Роман привлекает своими батальными сценами, но автор все же не поднимается до той игры ума, рождающей воинскую хитрость, какую мы видим в лучших главах «Троецарствия». Иначе в романе не было бы таких эпизодов, как заманивание Цзи Цином в ловушку чжурчжэньского полководца Учжу, человека проницательного и опытного. Цзи Цин легко вызывает раздражение Учжу, заявив, что тот боится преследовать его, и Учжу, который знает о засаде, в дикой ярости бросается за Цзи Цином. Странная тупость, безрассудное подчинение грубым чувствам. Может быть, это происходит от неумения автора быть сотворцом дошедшего до него эпоса, от неумения отбросить то лишнее, без чего рассказ приобретает большую гармоничность и целостность?
Может быть, поэтому в романе мы не ощущаем и той особой атмосферы, какую создавали в определенных кругах сунского общества тончайшая литература и искусство той эпохи? В книге мы замечаем почтительное отношение к образованности, и это характерно для Китая, но сама китайская образованность показана мало, и автор сохраняет грубую сторону эпоса, отразившего, конечно, грубость своего времени, существовавшую наряду с той утонченностью, о которой мы говорили и которую автор не сумел донести.
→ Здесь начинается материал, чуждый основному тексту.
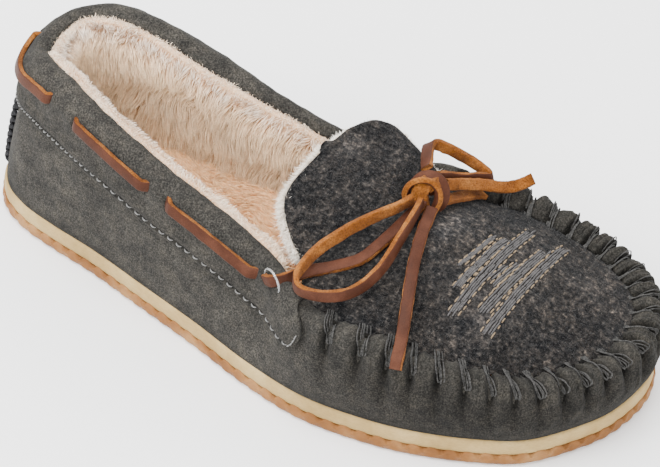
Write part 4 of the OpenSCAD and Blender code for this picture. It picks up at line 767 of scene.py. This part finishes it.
# ---------------------------------------------------------------- CAD nodes that stay
def paint(node, mat):
    o = NODES[node]
    for k in range(max(1, len(o.material_slots))):
        if len(o.material_slots) == 0: break
        o.material_slots[k].material = mat
m, nt, b = new_mat("clear_filament", .12, 0, .5)
b.inputs["Transmission Weight"].default_value = .85; b.inputs["IOR"].default_value = 1.45
n_ = noise(nt, 900, 2, .5); r_ = ramp(nt, n_.outputs["Fac"], [(.3, (.78, .80, .80)), (.7, (.92, .93, .93))]); nt.links.new(r_.outputs["Color"], b.inputs["Base Color"]); bump(nt, b, [(n_.outputs["Fac"], .1, .0001)])
paint("filament_ring", m)
M_board = pile_mat("fibre_board", (.22, .15, .10), (.32, .23, .15), (.42, .32, .22), 120); M_foam = pile_mat("open_foam", (.66, .62, .52), (.76, .73, .63), (.84, .82, .73), 260)
for nd in ("insole_board", "heel_counter"): paint(nd, M_board)
for nd in ("footbed_foam", "collar_foam"): paint(nd, M_foam)

# ---------------------------------------------------------------- stage
def stage():
    me = bpy.data.meshes.new("floor"); me.from_pydata([(-6, -6, 0), (6, -6, 0), (6, 6, 0), (-6, 6, 0)], [], [(0, 1, 2, 3)]); fl = bpy.data.objects.new("floor", me); bpy.context.scene.collection.objects.link(fl)
    m = bpy.data.materials.new("floor_pale"); m.use_nodes = True; b = m.node_tree.nodes["Principled BSDF"]; b.inputs["Base Color"].default_value = (.93, .93, .93, 1); b.inputs["Roughness"].default_value = .95; b.inputs["Specular IOR Level"].default_value = .1
    me.materials.append(m)
    w = bpy.data.worlds.new("studio"); bpy.context.scene.world = w; w.use_nodes = True; w.node_tree.nodes["Background"].inputs["Color"].default_value = (1, 1, 1, 1); w.node_tree.nodes["Background"].inputs["Strength"].default_value = 1.9
    def area(name, loc, tgt, size, power):
        l = bpy.data.lights.new(name, "AREA"); l.shape = "RECTANGLE"; l.size = size[0]; l.size_y = size[1]; l.energy = power; o = bpy.data.objects.new(name, l); bpy.context.scene.collection.objects.link(o)
        o.location = loc; o.rotation_euler = (Vector(tgt) - Vector(loc)).to_track_quat("-Z", "Y").to_euler()
    area("key", (-.55, .75, .85), (0, 0, .03), (.7, .7), 17)
    area("fill", (-.9, -.7, .8), (0, 0, .03), (.9, .9), 9)
    area("rim", (.8, .2, .7), (0, 0, .04), (.6, .6), 6)
    area("top", (-.15, .1, 1.1), (.005, .05, .03), (.5, .5), 14)
stage()
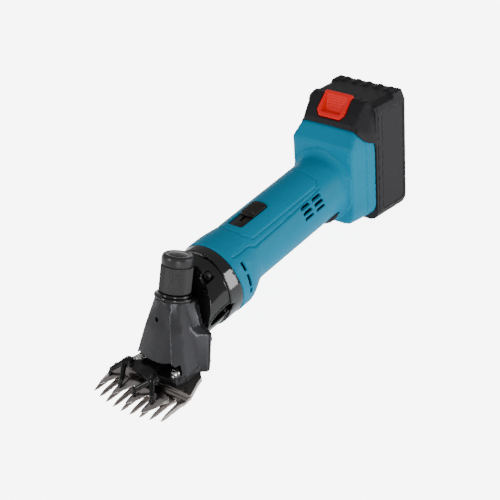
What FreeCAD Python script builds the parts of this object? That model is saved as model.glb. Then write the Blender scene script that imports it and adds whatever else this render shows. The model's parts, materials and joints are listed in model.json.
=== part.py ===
import FreeCAD, Part
import math
import os

# Cordless sheep shears: round motor barrel, gear case, shearing head with comb and cutter,
# and a slide-on battery.  Millimetres.
#
# Tool frame, used while modelling: the barrel axis is Y, +Y runs back to the battery, +Z is up,
# +X is the tool's left.  The origin is on the barrel axis at the housing's front ring.
# save() moves every solid to the row frame: origin under the middle, on the surface it rests on.

V = FreeCAD.Vector
X_AXIS = (1, 0, 0)
Y_AXIS = (0, 1, 0)
Z_AXIS = (0, 0, 1)

# ---- driving dimensions ----------------------------------------------------------------------
AXIS_HEIGHT = 52.7          # barrel axis above the table
MIDDLE_Y = 56.45            # middle of the whole tool, from the ring plane

WALL = 2.4                  # plastic wall of the housing
BARREL_R = 28.4
FLARE_R = 34.0              # front ring of the housing
FLARE_DROP = 4.5            # the ring's centre lies this far under the barrel axis
FLARE_FLAT = 12.0           # straight band behind the ring
FLARE_END = 36.0
BARREL_END = 166.0

BATTERY_LEAN = 9.0          # battery and its block lean back
BATTERY_ORIGIN = (0, 186.5, 10.5)
PACK_HALF = 37.7
PACK_DEPTH = 48.0
PACK_EDGE = 3.0             # bevel round the pack's back
PACK_TOP = 61.5
LEAN_SIN = math.sin(math.radians(BATTERY_LEAN))
LEAN_COS = math.cos(math.radians(BATTERY_LEAN))
# The pack's lower back edge stands on the table, like the comb.
PACK_BOTTOM = -(AXIS_HEIGHT + BATTERY_ORIGIN[2] - LEAN_SIN * (PACK_DEPTH - PACK_EDGE)) / LEAN_COS
BLOCK_DEPTH = 31.4
BLOCK_HALF_FRONT = 33.5
BLOCK_HALF_REAR = 36.5
BLOCK_BOTTOM = -51.0
CROWN_Z = 37.0              # crowned top of the blue block
SLOPE_TOP = (-19.5, 38.0)   # (y, z) where the block's front slope meets its top
SLOPE_NORMAL = (0.758, 0.652)   # the slope faces forward and up
SLOPE_RUN = 24.0
SLOPE_CLEAR = 60.0
SHOULDER_Z = 20.0
SLIDE_GAP = 0.4             # between the block and the sliding battery
COVER_T = 3.0               # front plate of the pack
TONGUE_HALF = 24.0          # the pack's tongue runs between the rails
TONGUE_DEPTH = 10.5
TONGUE_LOW = -44.0
FOOT_HALF = 19.5            # foot under the block, clear of the rails
FOOT_DEPTH = 7.0
TERMINAL_X = (-12, 0, 12)
CELL_R = 9.1
CELL_LENGTH = 65.0
SCREW_SPOTS = ((99.0, -20.0), (146.0, 21.0), (160.0, -27.0), (168.0, 33.0))   # housing, (y, z)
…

Но и представленные в романе стороны жизни чрезвычайно интересны и увлекательны, а главное, достоверны. Так нетороплив был ход времени в феодальном Китае, что автор и в начале XVIII века мог видеть многое из описанного им и относящегося к той далекой поре, когда жили его герои. Мы читаем о костюмах, в которые они были одеты, об обстановке, в какой они готовились к экзаменам в уезде, о самих экзаменах и о многом, многом другом. Перед нами живые приметы жизни, добрые и дурные люди. В первых главах книги наводнение лишает крова семью Юэ Фэя; береговые жители жадно расхватывают приплывшее имущество, и только двое из них спасают Юэ Фэя с матерью. Мы вдруг обнаруживаем, что не так уж нов способ обучения грамоте, о котором мы несколько лет тому назад прочитали в автобиографической повести современного китайского писателя Гао Юй-бао:[2] оставшийся без средств маленький Юэ Фэй тоже чертят прутиком на песке иероглифы.
Очень просто заключаются браки. Юэ Фэй даже не видел дочери начальника уезда Ли Чуня, на которой он женится: гороскоп хорош, и этого достаточно. А сын Ню Гао — Ню Тун женится на девушке, отца которой он убил, и особенно не размышляет по этому поводу.
Автор охотно разворачивает перед нами картины повседневной жизни и низов и верхов общества. После сказок «Тысячи и одной ночи» мы встречаемся на этот раз уже не с халифом и его везиром, а с императором Гаоцзуном, который переодевается в платье купца и вместе с предателем Цинь Гуем ходит по городу.
Мы узнаем о быте и нравах чжурчжэней. Есть основания думать, что подробности их жизни, по-видимому наблюденные очевидцами, достаточно правдивы. Интересно, что на состязаниях для выборов главного полководца, которые происходят у Агуды, когда поднимают железного дракона весом в тысячу цзиней, Агуда вспоминает китайских героев — Сян Юя, У Цзы-сюя. И тот же Агуда не любит своего четвертого сына Учжу за то, что тот преклоняется перед всем китайским. Народное предание подчеркивает и жестокость чжурчжэней: спасаясь на кораблях от войск Юэ Фэя, они сбрасывают за борт незнатных воинов, представляющих собою лишний груз.
Книга демократична. В ней ясна связь между народом и его героями. Начать с того, что Юэ Фэй беден, и эта бедность не изображается как несчастье для человека. Он беден, и этим только похож на тех других, которых намного больше, чем богатых.
Герои книги — самые простые или занимающие высокие должности в войсках — грубы и неприхотливы, но они ценят благородство чувств. Так, рыбаки идут на смерть, чтобы спасти малоизвестного нм государя Кан-вана. Рыбаки ведут Учжу по самому берегу реки, зная, что на них обрушится вал и вместе с Учжу неизбежно погибнут и они. Попавший в плен к чжурчжэням Цуй Сяо находит царственных пленников в яме, куда они были брошены, и, не думая о том, что это грозит ему казнью, приносит им овечьи шубы и мясо.